Where the Light Fell, A Memoir by Philip Yancey | 9780593238509 | Booktopia

I have just finished the gut churning, heart breaking memoir that Phillip Yancey released last week.

How this man came to write so eloquently about the subject of grace is a beautiful mystery. It could have gone so much differently… His title ‘Where The Light Fell’, makes a lot more sense having heard his story.

Let me lead you into it without spoiling it. Yancey is 71 now, so a few years older than me and he grew up in the centre of a fundamentalist religious world that I remember all too well.

The first chapter opens with his father (a pastor) having contracted polio and being hospitalised in an iron lung. He and his wife decide to exit hospital and ‘trust in the Lord’ for his health needs. He is convinced that God will heal him, but he dies in around 6 weeks and in the aftermath Yancey’s mother dedicates her children to missionary service in Africa. As the story unfolds it’s as if she put a curse on their lives.

Yancey also writes about her theology of ‘perfectionism’ (she believed she hadn’t sinned in 12 years…) that held her captive and prevented her from showing any vulnerability. She was harsh woman and especially tough on her kids, while presenting a face of love and joy to others around her.

Yancey grows up on the outer in school and lives in a caravan / motor home with his mum and his brother. The story focuses largely on the world in which he grew up – racist, Southern Baptist and deeply committed to maintaining pretences no matter what.

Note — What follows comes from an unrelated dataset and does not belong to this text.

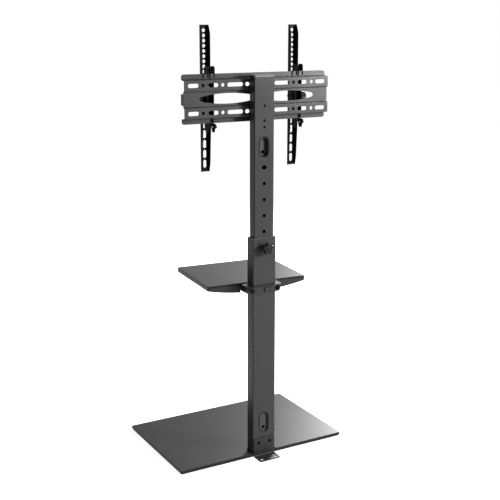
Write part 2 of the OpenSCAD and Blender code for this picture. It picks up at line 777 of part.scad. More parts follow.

I remember this world and part of the reason I am a pastor today is because I was compelled to be part of creating something that doesn’t reek of the same pompous religious tones, but rather was a place of grace and authenticity. Yancey clearly ‘transformed his pain’ (to quote Richard Rohr) into magnificent writing that was never afraid to explore the hard questions in an accessible way.

I expected to hear more of Yancey’s life as a writer / communicator but this was a ‘family history’. In many ways a truly tragic story, but one that is well worth reading. We see two lives (Yancey’s and his brother) take two very different trajectories and both were a response to their upbringing. This isn’t a book for the faint hearted, because it is littered with stories of dark religious behaviour that in places is simple abuse. But if you have ever read Yancey’s classic ‘What’s So Amazing About Grace’, then this story will give context to his writing.